↓↓↓
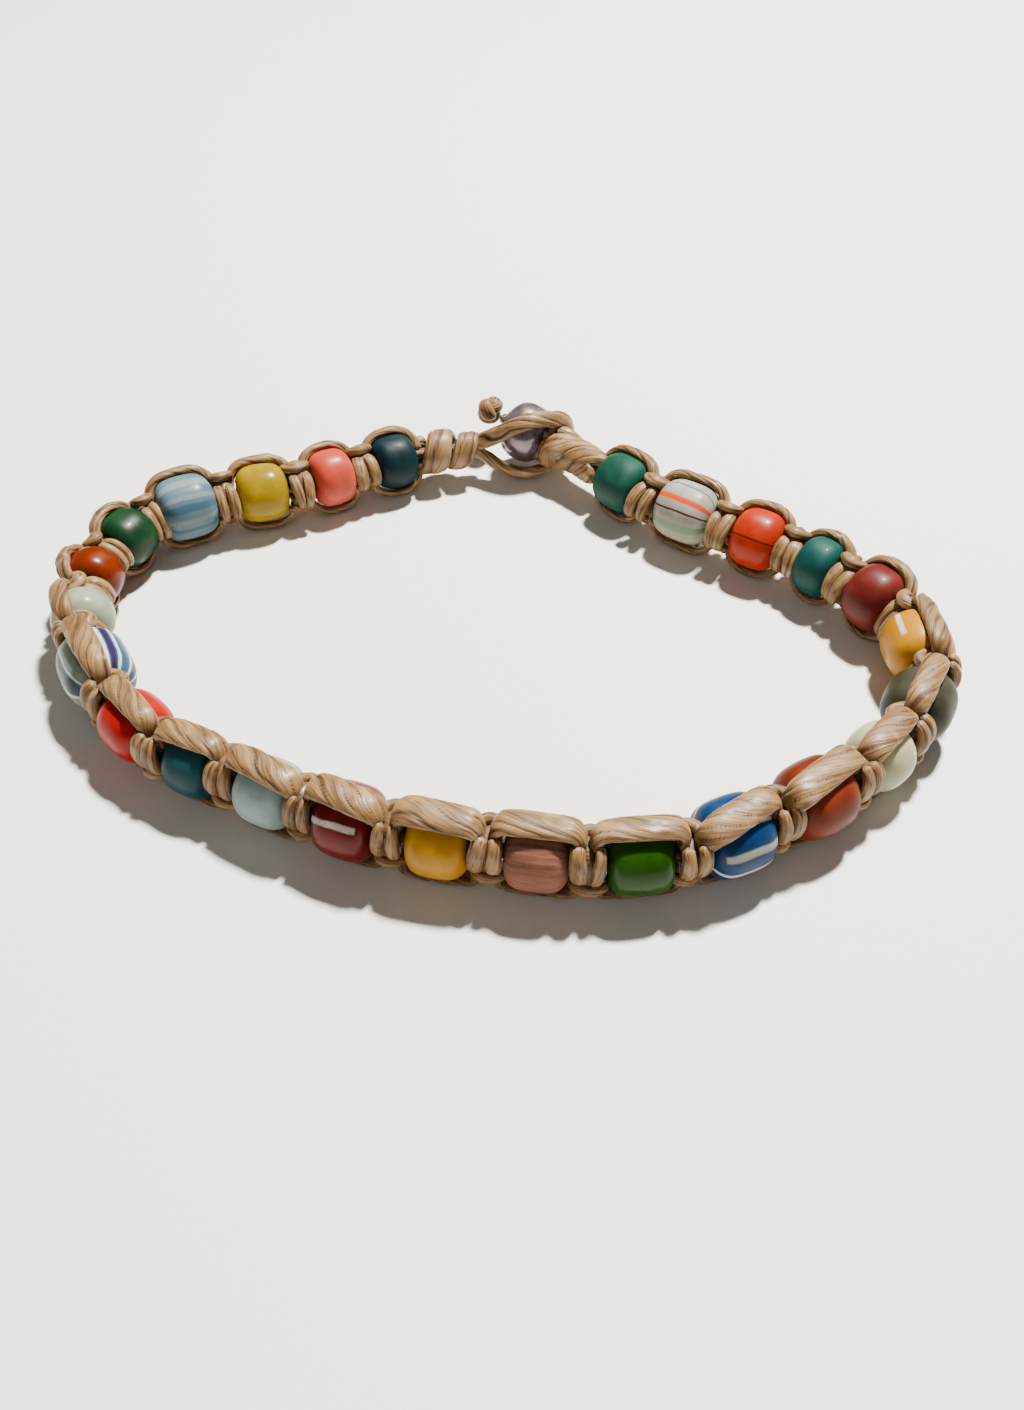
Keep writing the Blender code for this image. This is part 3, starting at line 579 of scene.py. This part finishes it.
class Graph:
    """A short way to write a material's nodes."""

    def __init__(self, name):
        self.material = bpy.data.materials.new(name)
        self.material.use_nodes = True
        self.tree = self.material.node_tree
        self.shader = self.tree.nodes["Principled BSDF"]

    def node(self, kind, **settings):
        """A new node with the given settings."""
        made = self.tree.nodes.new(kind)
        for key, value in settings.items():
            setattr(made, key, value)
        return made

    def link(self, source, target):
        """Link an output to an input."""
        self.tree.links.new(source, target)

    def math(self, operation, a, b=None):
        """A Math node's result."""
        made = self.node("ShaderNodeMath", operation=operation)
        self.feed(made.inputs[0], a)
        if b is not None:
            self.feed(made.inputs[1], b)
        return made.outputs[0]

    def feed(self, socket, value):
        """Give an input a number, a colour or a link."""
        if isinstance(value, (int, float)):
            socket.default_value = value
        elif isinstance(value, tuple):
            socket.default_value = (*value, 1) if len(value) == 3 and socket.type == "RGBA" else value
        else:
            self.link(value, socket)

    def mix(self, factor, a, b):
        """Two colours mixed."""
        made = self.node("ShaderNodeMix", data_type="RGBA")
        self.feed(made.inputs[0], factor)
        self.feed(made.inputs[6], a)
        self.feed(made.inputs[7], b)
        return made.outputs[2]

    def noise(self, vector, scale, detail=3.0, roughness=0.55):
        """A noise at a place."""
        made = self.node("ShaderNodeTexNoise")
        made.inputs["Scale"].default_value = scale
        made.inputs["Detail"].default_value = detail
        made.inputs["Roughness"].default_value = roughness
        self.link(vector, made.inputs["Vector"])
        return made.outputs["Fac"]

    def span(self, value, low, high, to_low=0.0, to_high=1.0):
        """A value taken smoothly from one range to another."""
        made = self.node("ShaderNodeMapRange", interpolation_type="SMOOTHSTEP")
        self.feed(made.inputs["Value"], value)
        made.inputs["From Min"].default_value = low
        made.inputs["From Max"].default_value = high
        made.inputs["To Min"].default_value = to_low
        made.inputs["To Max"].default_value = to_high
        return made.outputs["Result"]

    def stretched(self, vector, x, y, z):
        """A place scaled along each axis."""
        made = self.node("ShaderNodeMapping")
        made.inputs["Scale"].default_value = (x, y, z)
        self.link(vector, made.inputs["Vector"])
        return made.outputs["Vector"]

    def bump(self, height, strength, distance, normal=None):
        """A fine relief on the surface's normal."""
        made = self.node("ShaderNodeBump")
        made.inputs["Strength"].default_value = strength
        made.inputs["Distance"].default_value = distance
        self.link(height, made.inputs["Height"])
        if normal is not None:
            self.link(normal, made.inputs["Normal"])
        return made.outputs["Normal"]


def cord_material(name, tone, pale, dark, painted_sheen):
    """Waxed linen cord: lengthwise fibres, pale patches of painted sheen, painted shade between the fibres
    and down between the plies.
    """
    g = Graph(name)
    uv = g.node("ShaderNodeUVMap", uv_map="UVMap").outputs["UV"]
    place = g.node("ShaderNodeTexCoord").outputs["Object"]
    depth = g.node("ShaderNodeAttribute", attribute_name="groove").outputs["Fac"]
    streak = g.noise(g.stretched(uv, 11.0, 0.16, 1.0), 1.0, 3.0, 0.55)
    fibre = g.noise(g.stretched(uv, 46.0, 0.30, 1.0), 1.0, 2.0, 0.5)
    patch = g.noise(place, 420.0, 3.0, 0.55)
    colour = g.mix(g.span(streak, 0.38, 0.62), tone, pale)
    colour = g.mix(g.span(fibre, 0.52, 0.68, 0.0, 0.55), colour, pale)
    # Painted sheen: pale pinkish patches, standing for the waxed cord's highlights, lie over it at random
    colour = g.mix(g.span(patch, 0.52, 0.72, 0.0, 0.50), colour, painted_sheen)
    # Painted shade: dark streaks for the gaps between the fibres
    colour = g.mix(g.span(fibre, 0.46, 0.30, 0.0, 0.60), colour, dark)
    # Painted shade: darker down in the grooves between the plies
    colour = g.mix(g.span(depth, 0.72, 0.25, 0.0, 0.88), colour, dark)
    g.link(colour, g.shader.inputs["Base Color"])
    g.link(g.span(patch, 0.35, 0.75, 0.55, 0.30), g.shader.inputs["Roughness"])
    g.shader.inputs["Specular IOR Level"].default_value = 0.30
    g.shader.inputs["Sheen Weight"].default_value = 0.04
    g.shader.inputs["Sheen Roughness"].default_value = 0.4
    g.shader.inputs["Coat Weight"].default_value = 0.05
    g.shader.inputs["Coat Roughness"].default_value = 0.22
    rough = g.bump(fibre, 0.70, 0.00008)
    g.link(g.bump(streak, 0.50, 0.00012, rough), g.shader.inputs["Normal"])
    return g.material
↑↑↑
↓↓↓
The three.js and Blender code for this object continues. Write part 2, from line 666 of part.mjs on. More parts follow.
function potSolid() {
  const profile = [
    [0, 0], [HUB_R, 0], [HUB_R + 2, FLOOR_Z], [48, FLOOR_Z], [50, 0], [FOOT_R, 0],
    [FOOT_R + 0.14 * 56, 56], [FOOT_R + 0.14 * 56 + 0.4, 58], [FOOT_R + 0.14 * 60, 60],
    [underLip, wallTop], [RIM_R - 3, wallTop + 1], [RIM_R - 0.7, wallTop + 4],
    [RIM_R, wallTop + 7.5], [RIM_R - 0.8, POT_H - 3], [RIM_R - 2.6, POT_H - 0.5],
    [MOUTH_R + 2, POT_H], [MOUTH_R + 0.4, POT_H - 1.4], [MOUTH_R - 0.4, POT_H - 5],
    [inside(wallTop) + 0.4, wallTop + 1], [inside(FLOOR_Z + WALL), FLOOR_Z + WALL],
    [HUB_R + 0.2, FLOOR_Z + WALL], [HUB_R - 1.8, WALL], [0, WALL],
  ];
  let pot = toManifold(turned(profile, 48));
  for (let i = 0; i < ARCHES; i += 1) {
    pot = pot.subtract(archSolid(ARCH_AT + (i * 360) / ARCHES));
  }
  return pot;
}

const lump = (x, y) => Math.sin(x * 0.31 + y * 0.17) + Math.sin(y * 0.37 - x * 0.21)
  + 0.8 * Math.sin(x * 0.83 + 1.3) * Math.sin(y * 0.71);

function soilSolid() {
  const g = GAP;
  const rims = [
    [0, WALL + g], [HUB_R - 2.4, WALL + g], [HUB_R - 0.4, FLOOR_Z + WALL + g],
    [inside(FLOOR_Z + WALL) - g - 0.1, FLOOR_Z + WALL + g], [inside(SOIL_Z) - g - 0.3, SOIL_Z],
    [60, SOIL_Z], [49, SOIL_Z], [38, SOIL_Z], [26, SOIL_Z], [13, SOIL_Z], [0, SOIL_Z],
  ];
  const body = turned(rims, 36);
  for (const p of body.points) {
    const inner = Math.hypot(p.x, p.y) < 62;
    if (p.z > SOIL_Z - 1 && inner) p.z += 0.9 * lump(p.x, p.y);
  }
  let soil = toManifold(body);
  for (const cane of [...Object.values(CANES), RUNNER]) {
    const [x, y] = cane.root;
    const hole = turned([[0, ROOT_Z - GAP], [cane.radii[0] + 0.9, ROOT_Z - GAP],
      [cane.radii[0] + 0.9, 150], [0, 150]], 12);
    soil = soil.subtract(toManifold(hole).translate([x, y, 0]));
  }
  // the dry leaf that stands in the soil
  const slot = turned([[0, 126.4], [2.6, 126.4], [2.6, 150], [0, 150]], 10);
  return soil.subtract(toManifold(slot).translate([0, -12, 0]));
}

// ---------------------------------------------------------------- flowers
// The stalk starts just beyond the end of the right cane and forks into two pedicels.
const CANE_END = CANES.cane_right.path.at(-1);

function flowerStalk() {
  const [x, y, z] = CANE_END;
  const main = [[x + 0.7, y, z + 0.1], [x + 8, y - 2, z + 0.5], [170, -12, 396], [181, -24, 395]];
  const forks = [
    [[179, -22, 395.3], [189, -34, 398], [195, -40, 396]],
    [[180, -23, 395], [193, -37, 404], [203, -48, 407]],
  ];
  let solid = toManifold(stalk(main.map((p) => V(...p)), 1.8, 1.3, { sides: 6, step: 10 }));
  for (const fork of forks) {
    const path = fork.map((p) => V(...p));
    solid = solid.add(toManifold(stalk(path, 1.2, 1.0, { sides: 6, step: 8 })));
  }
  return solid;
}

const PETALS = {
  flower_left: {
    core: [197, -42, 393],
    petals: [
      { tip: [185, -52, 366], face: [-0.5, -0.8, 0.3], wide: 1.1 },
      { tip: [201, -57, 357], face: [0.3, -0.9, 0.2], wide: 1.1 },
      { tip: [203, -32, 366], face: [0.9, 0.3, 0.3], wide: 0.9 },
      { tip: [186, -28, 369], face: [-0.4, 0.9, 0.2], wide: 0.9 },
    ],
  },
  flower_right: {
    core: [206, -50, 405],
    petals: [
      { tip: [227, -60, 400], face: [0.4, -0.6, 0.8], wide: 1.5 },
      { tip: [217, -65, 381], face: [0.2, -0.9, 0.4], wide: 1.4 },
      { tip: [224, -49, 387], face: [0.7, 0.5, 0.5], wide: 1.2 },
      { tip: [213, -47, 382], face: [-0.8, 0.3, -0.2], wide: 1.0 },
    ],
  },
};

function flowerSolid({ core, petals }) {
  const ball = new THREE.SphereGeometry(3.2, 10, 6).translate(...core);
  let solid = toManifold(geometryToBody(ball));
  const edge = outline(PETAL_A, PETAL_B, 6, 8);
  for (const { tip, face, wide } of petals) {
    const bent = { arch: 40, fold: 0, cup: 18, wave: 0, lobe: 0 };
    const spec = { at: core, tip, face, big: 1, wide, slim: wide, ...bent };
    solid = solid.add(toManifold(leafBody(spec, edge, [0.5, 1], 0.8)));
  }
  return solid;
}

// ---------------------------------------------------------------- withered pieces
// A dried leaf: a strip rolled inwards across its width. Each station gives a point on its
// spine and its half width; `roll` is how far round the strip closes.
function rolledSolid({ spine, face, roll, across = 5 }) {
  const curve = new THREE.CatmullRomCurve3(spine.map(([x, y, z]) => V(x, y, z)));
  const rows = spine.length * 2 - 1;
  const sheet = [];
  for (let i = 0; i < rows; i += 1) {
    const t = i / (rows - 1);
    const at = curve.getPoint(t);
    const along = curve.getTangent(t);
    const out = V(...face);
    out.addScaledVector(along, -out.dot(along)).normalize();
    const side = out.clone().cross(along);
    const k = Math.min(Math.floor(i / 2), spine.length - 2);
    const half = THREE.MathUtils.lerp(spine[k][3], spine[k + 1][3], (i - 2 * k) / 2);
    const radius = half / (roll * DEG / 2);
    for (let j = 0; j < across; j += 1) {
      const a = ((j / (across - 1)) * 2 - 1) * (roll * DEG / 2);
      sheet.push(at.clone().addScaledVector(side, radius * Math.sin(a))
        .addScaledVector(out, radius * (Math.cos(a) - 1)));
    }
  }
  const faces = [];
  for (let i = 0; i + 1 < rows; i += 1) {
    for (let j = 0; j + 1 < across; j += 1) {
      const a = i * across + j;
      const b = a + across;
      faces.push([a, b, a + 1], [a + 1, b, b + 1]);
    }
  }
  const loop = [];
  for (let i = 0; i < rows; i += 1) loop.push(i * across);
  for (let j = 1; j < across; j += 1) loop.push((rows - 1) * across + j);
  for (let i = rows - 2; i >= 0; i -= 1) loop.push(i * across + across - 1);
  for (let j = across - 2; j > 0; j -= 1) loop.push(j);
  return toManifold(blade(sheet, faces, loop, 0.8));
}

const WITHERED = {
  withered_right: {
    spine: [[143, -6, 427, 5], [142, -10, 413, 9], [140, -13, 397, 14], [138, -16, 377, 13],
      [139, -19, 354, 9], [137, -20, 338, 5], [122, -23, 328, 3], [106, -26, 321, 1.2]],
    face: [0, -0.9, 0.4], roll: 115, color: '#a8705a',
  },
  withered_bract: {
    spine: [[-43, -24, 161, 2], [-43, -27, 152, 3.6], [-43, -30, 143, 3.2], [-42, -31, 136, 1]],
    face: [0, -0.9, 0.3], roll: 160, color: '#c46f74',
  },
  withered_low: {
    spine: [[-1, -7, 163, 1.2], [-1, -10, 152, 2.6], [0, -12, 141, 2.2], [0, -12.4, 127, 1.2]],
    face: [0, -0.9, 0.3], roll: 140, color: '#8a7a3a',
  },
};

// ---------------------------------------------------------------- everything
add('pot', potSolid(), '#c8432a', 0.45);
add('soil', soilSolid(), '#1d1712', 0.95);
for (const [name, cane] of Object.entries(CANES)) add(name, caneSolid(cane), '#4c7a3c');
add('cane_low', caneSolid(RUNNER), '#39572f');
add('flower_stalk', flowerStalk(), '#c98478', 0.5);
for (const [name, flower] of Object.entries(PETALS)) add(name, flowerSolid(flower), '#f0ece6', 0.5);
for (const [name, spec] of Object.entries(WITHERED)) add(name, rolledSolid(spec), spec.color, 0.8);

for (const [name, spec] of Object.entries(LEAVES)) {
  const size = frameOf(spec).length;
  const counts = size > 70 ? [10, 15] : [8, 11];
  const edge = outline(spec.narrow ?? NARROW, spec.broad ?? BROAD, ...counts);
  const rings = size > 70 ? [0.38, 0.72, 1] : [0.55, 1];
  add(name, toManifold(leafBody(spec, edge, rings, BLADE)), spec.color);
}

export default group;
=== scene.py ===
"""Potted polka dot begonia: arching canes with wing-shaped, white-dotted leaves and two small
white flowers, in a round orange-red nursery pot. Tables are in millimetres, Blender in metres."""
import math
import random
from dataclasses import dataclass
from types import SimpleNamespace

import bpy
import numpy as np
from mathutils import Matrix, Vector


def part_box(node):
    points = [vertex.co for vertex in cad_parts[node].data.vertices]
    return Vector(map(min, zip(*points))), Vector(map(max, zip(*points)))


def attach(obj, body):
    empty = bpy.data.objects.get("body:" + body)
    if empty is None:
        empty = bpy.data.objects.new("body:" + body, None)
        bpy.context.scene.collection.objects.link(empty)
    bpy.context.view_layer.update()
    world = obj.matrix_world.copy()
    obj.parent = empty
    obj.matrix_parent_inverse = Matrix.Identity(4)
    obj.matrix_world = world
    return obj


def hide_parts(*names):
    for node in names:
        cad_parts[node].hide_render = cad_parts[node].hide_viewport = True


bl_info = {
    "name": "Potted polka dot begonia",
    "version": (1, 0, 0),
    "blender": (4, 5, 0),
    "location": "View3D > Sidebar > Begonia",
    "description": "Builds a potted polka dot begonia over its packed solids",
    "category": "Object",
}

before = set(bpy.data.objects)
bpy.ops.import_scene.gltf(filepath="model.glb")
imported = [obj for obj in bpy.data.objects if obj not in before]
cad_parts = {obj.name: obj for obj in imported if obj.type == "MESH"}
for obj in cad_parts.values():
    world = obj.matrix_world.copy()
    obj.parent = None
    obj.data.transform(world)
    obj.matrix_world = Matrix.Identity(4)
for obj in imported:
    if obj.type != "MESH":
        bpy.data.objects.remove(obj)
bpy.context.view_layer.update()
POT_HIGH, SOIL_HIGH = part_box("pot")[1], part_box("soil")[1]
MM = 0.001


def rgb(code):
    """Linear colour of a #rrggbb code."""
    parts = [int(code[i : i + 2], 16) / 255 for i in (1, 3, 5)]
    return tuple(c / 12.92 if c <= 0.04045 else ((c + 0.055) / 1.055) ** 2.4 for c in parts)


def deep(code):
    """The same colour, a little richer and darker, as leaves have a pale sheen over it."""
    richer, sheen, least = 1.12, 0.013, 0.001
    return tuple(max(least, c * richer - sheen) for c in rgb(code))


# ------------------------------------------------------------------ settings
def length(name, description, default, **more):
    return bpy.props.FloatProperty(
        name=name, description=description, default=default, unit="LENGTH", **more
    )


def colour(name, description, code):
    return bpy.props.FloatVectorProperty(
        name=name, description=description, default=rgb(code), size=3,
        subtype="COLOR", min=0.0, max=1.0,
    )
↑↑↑
Give again, word for word, the lines starting at the line that has "for (const [name, spec] of Object.entries(LEAVES))" and ending at the line that has "obj.matrix_parent_inverse = Matrix.Identity(4)", with both of those lines included and nothing else.

for (const [name, spec] of Object.entries(LEAVES)) {
  const size = frameOf(spec).length;
  const counts = size > 70 ? [10, 15] : [8, 11];
  const edge = outline(spec.narrow ?? NARROW, spec.broad ?? BROAD, ...counts);
  const rings = size > 70 ? [0.38, 0.72, 1] : [0.55, 1];
  add(name, toManifold(leafBody(spec, edge, rings, BLADE)), spec.color);
}

export default group;
=== scene.py ===
"""Potted polka dot begonia: arching canes with wing-shaped, white-dotted leaves and two small
white flowers, in a round orange-red nursery pot. Tables are in millimetres, Blender in metres."""
import math
import random
from dataclasses import dataclass
from types import SimpleNamespace

import bpy
import numpy as np
from mathutils import Matrix, Vector


def part_box(node):
    points = [vertex.co for vertex in cad_parts[node].data.vertices]
    return Vector(map(min, zip(*points))), Vector(map(max, zip(*points)))


def attach(obj, body):
    empty = bpy.data.objects.get("body:" + body)
    if empty is None:
        empty = bpy.data.objects.new("body:" + body, None)
        bpy.context.scene.collection.objects.link(empty)
    bpy.context.view_layer.update()
    world = obj.matrix_world.copy()
    obj.parent = empty
    obj.matrix_parent_inverse = Matrix.Identity(4)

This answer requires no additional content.